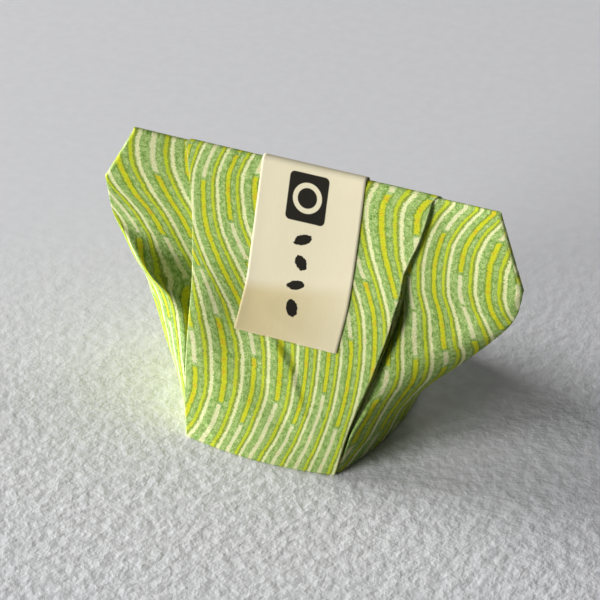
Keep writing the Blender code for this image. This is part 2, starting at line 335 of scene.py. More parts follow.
LEFT_EAR = Ear(
    side=-1,
    elbow=(53.0, 46.5),
    corner=54.5,
    side_line=Curve((
        (0, 24.0), (7, 27.3), (12, 30.4), (16, 33.9), (21, 38.2), (26, 42.6), (29, 45.4), (32, 48.0),
        (36, 51.1), (46.5, 53.4))),
    front_fold=Curve((
        (0, 20.2), (7, 21.9), (14, 23.5), (20, 24.8), (24.5, 26.4), (26.5, 28.2), (27.8, 31.0),
        (29.2, 34.8), (30.6, 38.4), (32.4, 42.3), (34.2, 46.1), (35.8, 49.8), (37.5, 51.4), (46.5, 53.0))),
    fold_depth=Curve((
        (0, 28.0), (7, 26.0), (14, 23.2), (20, 19.7), (24.5, 16.9), (26.5, 15.2), (27.8, 14.0),
        (29.2, 12.5), (30.6, 10.4), (32.4, 7.5), (34.2, 4.6), (35.8, 2.2), (37.5, 1.3), (46.5, 0.9),
        (62, 0.6))),
    face_sag=Curve(((0, 1.0), (24, 1.0), (28, 2.4), (36, 2.4), (42, 1.0))),
    fold_reach=Curve(((0, 1.2), (8, 2.0), (17, 2.0), (25, 1.4), (31, 1.0), (38, 0.6), (62, 0.4))),
    side_fullness=Curve(((0, 4.0), (14, 4.2), (22, 3.1), (28, 2.2), (34, 2.0))),
    front_edge=Curve(((0, 19.6), (15, 22.6), (26, 24.8), (37, 27.2), (47, 28.7), (62, 32.2))),
    front_step=Curve((
        (0, 0.8), (12, 0.8), (20, 1.0), (24.5, 3.5), (27, 8.5), (29, 9.4), (31, 8.8), (33, 7.6), (38, 4.4),
        (44, 2.0), (50, 0.9), (62, 0.3))),
    back_edge=Curve(((0, 18.6), (18, 22.0), (40, 26.4), (62, 30.6))),
    back_step=Curve(((0, 0.8), (25, 1.4), (50, 0.9), (62, 0.4))),
    print_field=StripeField(
        guides=(
            GuideLine(-3, Curve((
                (0, -61.0), (8, -63.0), (15, -60.5), (20, -55.5), (25, -49.0), (29, -45.0), (32.5, -41.0),
                (36, -37.0), (38, -34.5), (41, -32.7), (43.6, -30.9), (48, -28.6), (54, -26.0),
                (62, -23.0)))),
            GuideLine(-2, Curve((
                (0, -52.5), (8, -54.5), (14.4, -52.0), (17.5, -49.5), (19.7, -46.6), (22.4, -43.0),
                (25.7, -40.6), (29.2, -38.0), (31.8, -34.7), (33.6, -31.6), (36, -29.3), (39, -27.6),
                (43, -25.9), (47.3, -23.9), (54, -20.5), (62, -16.5)))),
            GuideLine(-1, Curve((
                (0, -43.8), (4, -44.7), (8.4, -44.2), (12.5, -42.0), (16.2, -39.2), (19.7, -35.9),
                (23.1, -33.4), (28.3, -31.4), (31.9, -28.8), (36, -24.0), (42, -20.0), (62, -11.0)))),
            GuideLine(0, Curve((
                (0, -35.3), (3, -35.5), (6.9, -35.0), (9.9, -33.5), (13.6, -31.0), (18, -27.6), (25, -24.5),
                (33, -20.5), (62, -6.0)))),
        ),
        count_shift=20,
    ),
)

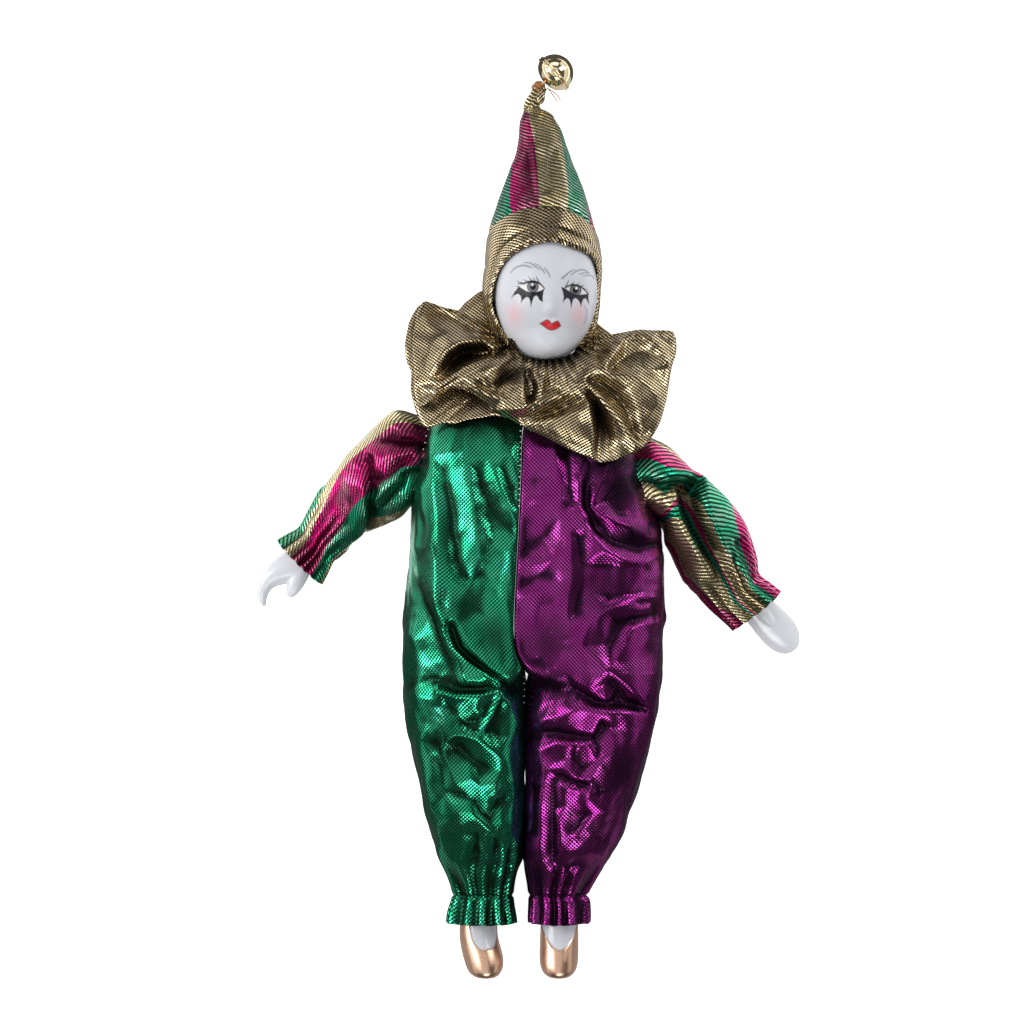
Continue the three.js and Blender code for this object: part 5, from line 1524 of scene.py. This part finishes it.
# %% Face paint
EYE_WHITES = in_mm(
    100,
    [(-257, 6126), (-135, 6207), (0, 6251), (122, 6267), (243, 6251), (351, 6191), (446, 6089),
     (365, 6013), (243, 5972), (81, 5959), (-68, 6002), (-176, 6070)],
    [(986, 6099), (1080, 6143), (1202, 6170), (1323, 6164), (1431, 6126), (1539, 6021), (1634, 5916),
     (1512, 5910), (1377, 5900), (1242, 5940), (1107, 6008)])
IRISES, GLINTS = in_mm(
    100,
    [(132, 6121), (1285, 6029)],
    [(119, 6180), (1310, 6083)])
SPIKES = in_mm(
    100,
    [(-248, 6134), (-351, 5994), (-459, 5808), (-370, 5894), (-265, 5932), (-194, 5873), (-176, 5778),
     (-200, 5673), (-130, 5770), (-41, 5851), (27, 5829), (62, 5724), (81, 5570), (116, 5724), (157, 5840),
     (221, 5889), (270, 5846), (308, 5765), (405, 5705), (400, 5846), (421, 5981), (448, 6083),
     (351, 6018), (216, 5981), (68, 5975), (-54, 6008), (-162, 6078)],
    [(896, 6121), (934, 6008), (969, 5846), (934, 5689), (983, 5754), (1061, 5819), (1123, 5775),
     (1150, 5684), (1161, 5527), (1193, 5684), (1220, 5781), (1285, 5819), (1358, 5765), (1404, 5684),
     (1436, 5565), (1453, 5684), (1493, 5786), (1550, 5813), (1593, 5748), (1658, 5632), (1636, 5792),
     (1636, 5937), (1512, 5916), (1377, 5905), (1242, 5943), (1107, 6008), (994, 6083)])
LASHES = in_mm(
    100,
    [(-270, 6207, 14), (-135, 6210, 30), (0, 6251, 38), (116, 6267, 44), (243, 6245, 40), (351, 6180, 34),
     (448, 6078, 20)],
    [(-297, 6272, 5), (-189, 6234, 16), (-81, 6213, 20)],
    [(-122, 6318, 4), (-14, 6264, 16), (54, 6245, 20)],
    [(14, 6396, 4), (68, 6326, 14), (135, 6261, 20)],
    [(227, 6396, 4), (259, 6315, 15), (302, 6234, 22)],
    [(149, 6369, 3), (176, 6305, 10), (203, 6256, 14)],
    [(-324, 6132, 4), (-243, 6137, 12)],
    [(1004, 6099, 30), (1080, 6137, 28), (1202, 6175, 34), (1323, 6164, 30), (1431, 6121, 28),
     (1526, 6035, 24), (1634, 5921, 20)],
    [(1096, 6294, 5), (1069, 6218, 16), (1026, 6126, 26)],
    [(1247, 6256, 4), (1204, 6207, 14), (1161, 6170, 20)],
    [(1404, 6229, 4), (1339, 6191, 12), (1269, 6164, 18)],
    [(1512, 6164, 4), (1445, 6143, 12), (1391, 6137, 16)],
    [(1620, 6045, 3), (1539, 6062, 8), (1458, 6099, 14)],
    [(1652, 5991, 3), (1593, 5981, 8)])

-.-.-

Repeat the listing exactly, from its first line to its last.

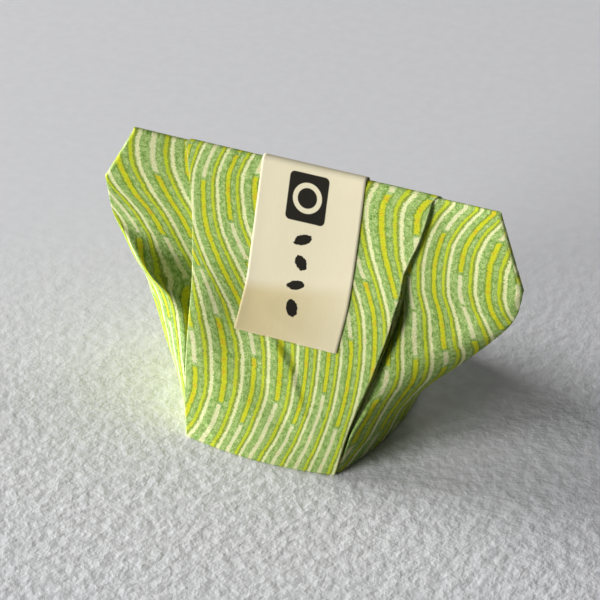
Keep writing the Blender code for this image. This is part 2, starting at line 335 of scene.py. More parts follow.
LEFT_EAR = Ear(
    side=-1,
    elbow=(53.0, 46.5),
    corner=54.5,
    side_line=Curve((
        (0, 24.0), (7, 27.3), (12, 30.4), (16, 33.9), (21, 38.2), (26, 42.6), (29, 45.4), (32, 48.0),
        (36, 51.1), (46.5, 53.4))),
    front_fold=Curve((
        (0, 20.2), (7, 21.9), (14, 23.5), (20, 24.8), (24.5, 26.4), (26.5, 28.2), (27.8, 31.0),
        (29.2, 34.8), (30.6, 38.4), (32.4, 42.3), (34.2, 46.1), (35.8, 49.8), (37.5, 51.4), (46.5, 53.0))),
    fold_depth=Curve((
        (0, 28.0), (7, 26.0), (14, 23.2), (20, 19.7), (24.5, 16.9), (26.5, 15.2), (27.8, 14.0),
        (29.2, 12.5), (30.6, 10.4), (32.4, 7.5), (34.2, 4.6), (35.8, 2.2), (37.5, 1.3), (46.5, 0.9),
        (62, 0.6))),
    face_sag=Curve(((0, 1.0), (24, 1.0), (28, 2.4), (36, 2.4), (42, 1.0))),
    fold_reach=Curve(((0, 1.2), (8, 2.0), (17, 2.0), (25, 1.4), (31, 1.0), (38, 0.6), (62, 0.4))),
    side_fullness=Curve(((0, 4.0), (14, 4.2), (22, 3.1), (28, 2.2), (34, 2.0))),
    front_edge=Curve(((0, 19.6), (15, 22.6), (26, 24.8), (37, 27.2), (47, 28.7), (62, 32.2))),
    front_step=Curve((
        (0, 0.8), (12, 0.8), (20, 1.0), (24.5, 3.5), (27, 8.5), (29, 9.4), (31, 8.8), (33, 7.6), (38, 4.4),
        (44, 2.0), (50, 0.9), (62, 0.3))),
    back_edge=Curve(((0, 18.6), (18, 22.0), (40, 26.4), (62, 30.6))),
    back_step=Curve(((0, 0.8), (25, 1.4), (50, 0.9), (62, 0.4))),
    print_field=StripeField(
        guides=(
            GuideLine(-3, Curve((
                (0, -61.0), (8, -63.0), (15, -60.5), (20, -55.5), (25, -49.0), (29, -45.0), (32.5, -41.0),
                (36, -37.0), (38, -34.5), (41, -32.7), (43.6, -30.9), (48, -28.6), (54, -26.0),
                (62, -23.0)))),
            GuideLine(-2, Curve((
                (0, -52.5), (8, -54.5), (14.4, -52.0), (17.5, -49.5), (19.7, -46.6), (22.4, -43.0),
                (25.7, -40.6), (29.2, -38.0), (31.8, -34.7), (33.6, -31.6), (36, -29.3), (39, -27.6),
                (43, -25.9), (47.3, -23.9), (54, -20.5), (62, -16.5)))),
            GuideLine(-1, Curve((
                (0, -43.8), (4, -44.7), (8.4, -44.2), (12.5, -42.0), (16.2, -39.2), (19.7, -35.9),
                (23.1, -33.4), (28.3, -31.4), (31.9, -28.8), (36, -24.0), (42, -20.0), (62, -11.0)))),
            GuideLine(0, Curve((
                (0, -35.3), (3, -35.5), (6.9, -35.0), (9.9, -33.5), (13.6, -31.0), (18, -27.6), (25, -24.5),
                (33, -20.5), (62, -6.0)))),
        ),
        count_shift=20,
    ),
)

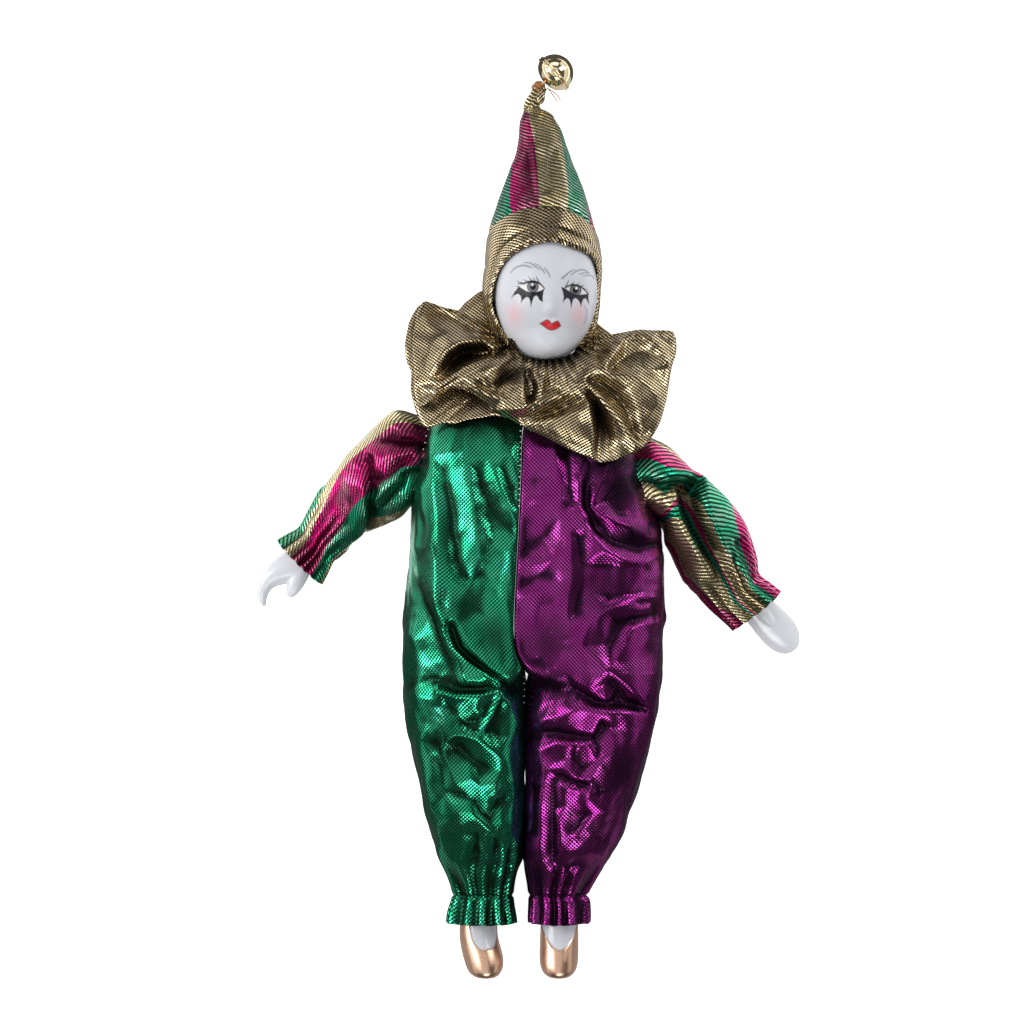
Continue the three.js and Blender code for this object: part 5, from line 1524 of scene.py. This part finishes it.
# %% Face paint
EYE_WHITES = in_mm(
    100,
    [(-257, 6126), (-135, 6207), (0, 6251), (122, 6267), (243, 6251), (351, 6191), (446, 6089),
     (365, 6013), (243, 5972), (81, 5959), (-68, 6002), (-176, 6070)],
    [(986, 6099), (1080, 6143), (1202, 6170), (1323, 6164), (1431, 6126), (1539, 6021), (1634, 5916),
     (1512, 5910), (1377, 5900), (1242, 5940), (1107, 6008)])
IRISES, GLINTS = in_mm(
    100,
    [(132, 6121), (1285, 6029)],
    [(119, 6180), (1310, 6083)])
SPIKES = in_mm(
    100,
    [(-248, 6134), (-351, 5994), (-459, 5808), (-370, 5894), (-265, 5932), (-194, 5873), (-176, 5778),
     (-200, 5673), (-130, 5770), (-41, 5851), (27, 5829), (62, 5724), (81, 5570), (116, 5724), (157, 5840),
     (221, 5889), (270, 5846), (308, 5765), (405, 5705), (400, 5846), (421, 5981), (448, 6083),
     (351, 6018), (216, 5981), (68, 5975), (-54, 6008), (-162, 6078)],
    [(896, 6121), (934, 6008), (969, 5846), (934, 5689), (983, 5754), (1061, 5819), (1123, 5775),
     (1150, 5684), (1161, 5527), (1193, 5684), (1220, 5781), (1285, 5819), (1358, 5765), (1404, 5684),
     (1436, 5565), (1453, 5684), (1493, 5786), (1550, 5813), (1593, 5748), (1658, 5632), (1636, 5792),
     (1636, 5937), (1512, 5916), (1377, 5905), (1242, 5943), (1107, 6008), (994, 6083)])
LASHES = in_mm(
    100,
    [(-270, 6207, 14), (-135, 6210, 30), (0, 6251, 38), (116, 6267, 44), (243, 6245, 40), (351, 6180, 34),
     (448, 6078, 20)],
    [(-297, 6272, 5), (-189, 6234, 16), (-81, 6213, 20)],
    [(-122, 6318, 4), (-14, 6264, 16), (54, 6245, 20)],
    [(14, 6396, 4), (68, 6326, 14), (135, 6261, 20)],
    [(227, 6396, 4), (259, 6315, 15), (302, 6234, 22)],
    [(149, 6369, 3), (176, 6305, 10), (203, 6256, 14)],
    [(-324, 6132, 4), (-243, 6137, 12)],
    [(1004, 6099, 30), (1080, 6137, 28), (1202, 6175, 34), (1323, 6164, 30), (1431, 6121, 28),
     (1526, 6035, 24), (1634, 5921, 20)],
    [(1096, 6294, 5), (1069, 6218, 16), (1026, 6126, 26)],
    [(1247, 6256, 4), (1204, 6207, 14), (1161, 6170, 20)],
    [(1404, 6229, 4), (1339, 6191, 12), (1269, 6164, 18)],
    [(1512, 6164, 4), (1445, 6143, 12), (1391, 6137, 16)],
    [(1620, 6045, 3), (1539, 6062, 8), (1458, 6099, 14)],
    [(1652, 5991, 3), (1593, 5981, 8)])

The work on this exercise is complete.